Children’s and youth literature at the fair is abundant and colourful. Since our colleagues from the African Library, Elvire Eijkman and Gerard van de Bruinhorst, more or less stumbled upon a children's book fair during a book-buying trip to Rwanda a few years ago, a modest collection of this genre has been built up. In Paris, there are folk stories in Malagasy and other African languages with French translations and with lovely illustrations made by children, and there are colouring books about heroes and heroines aiming to make children aware of African history and proud of their African descent. Other children’s books address issues of tradition and modernity: a girl plays football in Yasmina joue au foot ! by Fatou Keïta, and in Mais lâche ta tablette by the same author, a boy from France who has come to discover the village of his family in Africa, sees nothing, hears nothing and gets on everybody’s nerves because he cannot put his tablet down!
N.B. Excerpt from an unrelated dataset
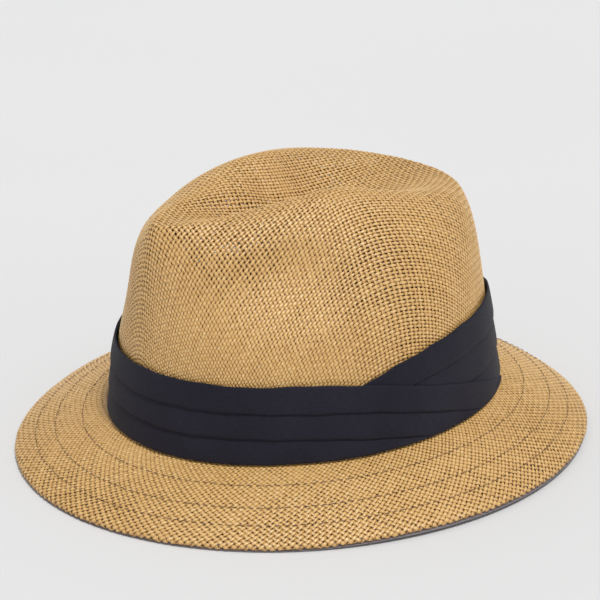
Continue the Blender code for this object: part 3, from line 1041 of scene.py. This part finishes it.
rng = np.random.default_rng(SEED)
straw = straw_material()
navy = cloth_material("navy_cloth", (0.0055, 0.0053, 0.0108), (0.0195, 0.0187, 0.0325), 0.55, 0.07)
dark_cotton = cloth_material("dark_cotton", (0.012, 0.012, 0.017), (0.028, 0.028, 0.038), 0.6)
grey_cloth = cloth_material("grey_cloth", (0.17, 0.145, 0.156), (0.285, 0.25, 0.26), 0.55)
cream_cloth = cloth_material("cream_cloth", (0.5, 0.46, 0.38), (0.72, 0.68, 0.6), 0.45)
# Kinds of thread: material and slot.
brown_thread = (thread_material("brown_thread", (0.11, 0.055, 0.035), (0.22, 0.125, 0.08)), "thread")
dark_thread = (thread_material("black_thread", (0.008, 0.008, 0.012), (0.03, 0.03, 0.04)), "dark_thread")

weave("crown", "crown_shell", crown_skin(), crown_net, crown_lanes, CROWN_WAYS, CROWN_BLOCKS, rng, straw)
weave("brim", "brim_straw", brim_skin(), brim_net, brim_lanes, BRIM_WAYS, BRIM_BLOCKS, rng, straw)
for row, share in zip(("inner", "middle", "outer"), STITCH_SHARES):
    name = f"brim_stitch_{row}"
    stitch_row(name, name, brim_place(share), BRIM_STITCH, rng, brown_thread, lift=0.14)

# Kinds of cloth: thickness, material and slot.
band_cloth = (THIN, navy, "band_cloth")
band_tape = (THIN, navy, "tape")
dark_tape = (THIN, dark_cotton, "tape")
brim_cloth = (THICK, grey_cloth, "brim_cloth")
sweat_cloth = (THICK, dark_cotton, "sweatband_cloth")
label_cloth = (LABEL_THICK, cream_cloth, "label")

front = strip("band_front_cloth", "band_front", band_front, FRONT_SPAN, FRONT_STEPS, band_cloth)
wrap = strip("band_wrap_cloth", "band_wrap", band_wrap, WRAP_SPAN, WRAP_STEPS, band_cloth)
backing = strip("band_backing_cloth", "band_backing_tape", band_backing, AROUND, STEPS, band_tape)
under = strip("brim_lining_cloth", "brim_lining", lining, AROUND, STEPS, brim_cloth)
edge = strip("edge_binding_cloth", "brim_edge_binding", binding, AROUND, BINDING_STEPS, brim_cloth)
sweat = strip("sweatband_cloth", "sweatband", sweatband, AROUND, STEPS, sweat_cloth)
stitch_row("sweat_stitches", "sweatband_stitching", sweat_place, SWEAT_STITCH, rng, dark_thread)
seam = strip("seam_tape_cloth", "seam_tape", seam_tape, AROUND, STEPS, dark_tape)
joint = patch("joint_tape_cloth", "sweatband_joint_tape", JOINT_TAPE, dark_tape)
size = patch("size_label_cloth", "size_label", SIZE_LABEL, label_cloth)
care = patch("care_label_cloth", "care_label", CARE_LABEL, label_cloth)
for side, degrees in TACKS:
    tack(f"band_tack_{side}", degrees, dark_thread)
nylon = nylon_material()
for name in ("brim_edge_wire", "sweatband_reed"):
    coat(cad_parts[name], nylon)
Prizes were awarded at the fair as well. On Saturday, Cameroonian author Hemley Boum was awarded the Grand Prix Afrique 2024 (for French-language writers) for her novel Le rêve du pêcheur and Senegalese author Felwine Sarr the Grand Prix Afrique de la Nouvelle 2024 for Le Bouddhisme est né à Colobane. The Prix du Beau Livre Africain, a prize for the most beautiful ‘beautiful book’ on Africa in the field of art, culture, architecture, design, photography, cuisine and fashion is awarded on Sunday. Winner is Pathé'O, published by Swiss publisher Éditions Patrick Frey, about fashion icon Pathé'O, who was born in Burkina Faso and lives and works in Côte d'Ivoire. A special prize for most beautiful book published in Africa is awarded to La tresse africaine — richesse ancestrale, a book about braided hairstyles by Suzanne Kouamé. Publishing house Patrick Frey did not participate in the fair, but Éditions Éburnie from Côte d'Ivoire, publisher of La tresse africaine, did. However, I missed their award-winning book. But as luck would have it, Gerard recently came across it at the Salon du Livre Africain in Conakry, so this omission could quickly be rectified!